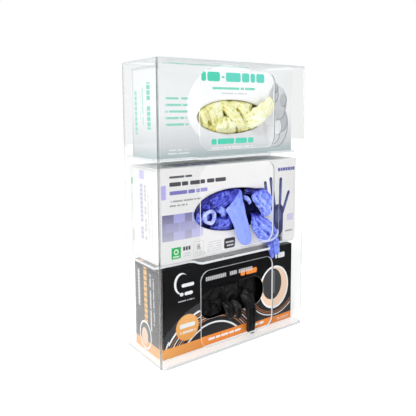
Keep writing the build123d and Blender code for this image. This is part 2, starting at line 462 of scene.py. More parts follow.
┄┄┄┄┄┄
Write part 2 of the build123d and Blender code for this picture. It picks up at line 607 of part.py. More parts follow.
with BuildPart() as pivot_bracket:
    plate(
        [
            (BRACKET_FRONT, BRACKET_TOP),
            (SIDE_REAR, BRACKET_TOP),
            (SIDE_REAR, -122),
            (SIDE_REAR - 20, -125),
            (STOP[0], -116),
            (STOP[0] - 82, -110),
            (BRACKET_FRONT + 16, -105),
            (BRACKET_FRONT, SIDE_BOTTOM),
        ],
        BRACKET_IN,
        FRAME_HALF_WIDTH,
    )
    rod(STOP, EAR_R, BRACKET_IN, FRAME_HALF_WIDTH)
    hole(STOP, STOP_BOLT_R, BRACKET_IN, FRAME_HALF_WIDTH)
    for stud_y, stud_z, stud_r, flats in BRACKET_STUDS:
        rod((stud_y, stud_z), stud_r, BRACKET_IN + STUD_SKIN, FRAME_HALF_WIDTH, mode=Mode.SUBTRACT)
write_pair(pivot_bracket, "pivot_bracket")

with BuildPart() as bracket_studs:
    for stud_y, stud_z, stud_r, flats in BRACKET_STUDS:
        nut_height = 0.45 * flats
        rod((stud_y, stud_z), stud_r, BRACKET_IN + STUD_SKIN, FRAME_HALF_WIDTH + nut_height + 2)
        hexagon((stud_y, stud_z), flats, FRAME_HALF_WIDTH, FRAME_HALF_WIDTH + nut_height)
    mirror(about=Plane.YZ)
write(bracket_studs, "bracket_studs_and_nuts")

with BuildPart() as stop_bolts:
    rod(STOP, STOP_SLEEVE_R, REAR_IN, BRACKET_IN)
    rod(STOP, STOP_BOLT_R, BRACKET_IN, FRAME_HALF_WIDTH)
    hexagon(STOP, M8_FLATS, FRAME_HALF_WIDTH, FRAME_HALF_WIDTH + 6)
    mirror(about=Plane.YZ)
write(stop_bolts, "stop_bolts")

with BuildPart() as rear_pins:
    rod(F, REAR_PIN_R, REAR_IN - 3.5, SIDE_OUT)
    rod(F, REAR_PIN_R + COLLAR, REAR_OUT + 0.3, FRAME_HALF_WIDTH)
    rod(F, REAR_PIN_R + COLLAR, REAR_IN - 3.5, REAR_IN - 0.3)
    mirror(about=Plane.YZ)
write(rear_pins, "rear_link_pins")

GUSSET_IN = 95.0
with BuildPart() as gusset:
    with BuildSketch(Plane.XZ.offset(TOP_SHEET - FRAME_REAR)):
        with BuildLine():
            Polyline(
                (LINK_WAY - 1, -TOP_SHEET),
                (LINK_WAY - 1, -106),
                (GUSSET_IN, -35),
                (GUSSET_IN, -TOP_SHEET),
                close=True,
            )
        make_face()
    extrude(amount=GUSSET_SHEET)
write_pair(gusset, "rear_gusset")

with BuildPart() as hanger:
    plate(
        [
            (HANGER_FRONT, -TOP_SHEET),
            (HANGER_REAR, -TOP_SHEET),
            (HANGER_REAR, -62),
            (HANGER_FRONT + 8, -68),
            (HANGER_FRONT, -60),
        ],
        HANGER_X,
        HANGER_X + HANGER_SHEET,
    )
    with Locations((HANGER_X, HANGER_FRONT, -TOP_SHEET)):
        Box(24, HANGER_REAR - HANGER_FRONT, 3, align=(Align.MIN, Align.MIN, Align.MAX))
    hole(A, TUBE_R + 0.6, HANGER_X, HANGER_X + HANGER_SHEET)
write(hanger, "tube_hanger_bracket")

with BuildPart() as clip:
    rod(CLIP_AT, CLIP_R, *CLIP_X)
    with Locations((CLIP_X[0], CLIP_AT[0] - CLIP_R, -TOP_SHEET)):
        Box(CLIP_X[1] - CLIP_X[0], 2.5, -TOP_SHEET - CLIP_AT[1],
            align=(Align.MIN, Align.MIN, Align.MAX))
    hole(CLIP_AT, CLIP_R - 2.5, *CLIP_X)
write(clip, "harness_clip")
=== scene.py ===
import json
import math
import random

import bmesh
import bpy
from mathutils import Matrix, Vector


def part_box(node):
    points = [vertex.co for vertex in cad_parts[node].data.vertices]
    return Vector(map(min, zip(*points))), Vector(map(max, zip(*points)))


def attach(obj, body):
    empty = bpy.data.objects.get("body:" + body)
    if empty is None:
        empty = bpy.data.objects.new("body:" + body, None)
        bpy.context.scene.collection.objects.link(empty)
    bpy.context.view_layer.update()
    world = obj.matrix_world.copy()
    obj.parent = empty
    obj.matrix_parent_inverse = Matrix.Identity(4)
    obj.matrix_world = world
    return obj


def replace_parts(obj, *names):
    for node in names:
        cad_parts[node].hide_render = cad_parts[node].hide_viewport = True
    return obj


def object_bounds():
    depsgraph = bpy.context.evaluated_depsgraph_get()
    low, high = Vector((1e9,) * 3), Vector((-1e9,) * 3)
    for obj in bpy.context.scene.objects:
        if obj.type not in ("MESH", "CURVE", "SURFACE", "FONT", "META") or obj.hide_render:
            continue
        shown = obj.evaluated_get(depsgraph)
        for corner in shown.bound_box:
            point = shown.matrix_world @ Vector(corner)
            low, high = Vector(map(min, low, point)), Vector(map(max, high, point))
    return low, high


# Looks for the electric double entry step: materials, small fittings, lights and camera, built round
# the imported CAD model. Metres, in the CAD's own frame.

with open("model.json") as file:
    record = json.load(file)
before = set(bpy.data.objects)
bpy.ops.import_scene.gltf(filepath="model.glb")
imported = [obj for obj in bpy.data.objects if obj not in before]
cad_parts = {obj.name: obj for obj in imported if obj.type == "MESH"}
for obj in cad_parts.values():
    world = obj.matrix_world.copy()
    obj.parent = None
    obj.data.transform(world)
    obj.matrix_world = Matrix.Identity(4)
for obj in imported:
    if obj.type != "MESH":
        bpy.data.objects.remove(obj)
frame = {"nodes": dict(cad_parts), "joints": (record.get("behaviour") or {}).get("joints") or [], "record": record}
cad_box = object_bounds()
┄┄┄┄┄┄
- **To be done**
What is wanted is an exact copy of the lines from the line containing "with Locations((CLIP_X[0], CLIP_AT[0]" to the line containing "obj.matrix_parent_inverse = Matrix.Identity(4)", both lines included, and of no other line.

- **Finished task**
    with Locations((CLIP_X[0], CLIP_AT[0] - CLIP_R, -TOP_SHEET)):
        Box(CLIP_X[1] - CLIP_X[0], 2.5, -TOP_SHEET - CLIP_AT[1],
            align=(Align.MIN, Align.MIN, Align.MAX))
    hole(CLIP_AT, CLIP_R - 2.5, *CLIP_X)
write(clip, "harness_clip")
=== scene.py ===
import json
import math
import random

import bmesh
import bpy
from mathutils import Matrix, Vector


def part_box(node):
    points = [vertex.co for vertex in cad_parts[node].data.vertices]
    return Vector(map(min, zip(*points))), Vector(map(max, zip(*points)))


def attach(obj, body):
    empty = bpy.data.objects.get("body:" + body)
    if empty is None:
        empty = bpy.data.objects.new("body:" + body, None)
        bpy.context.scene.collection.objects.link(empty)
    bpy.context.view_layer.update()
    world = obj.matrix_world.copy()
    obj.parent = empty
    obj.matrix_parent_inverse = Matrix.Identity(4)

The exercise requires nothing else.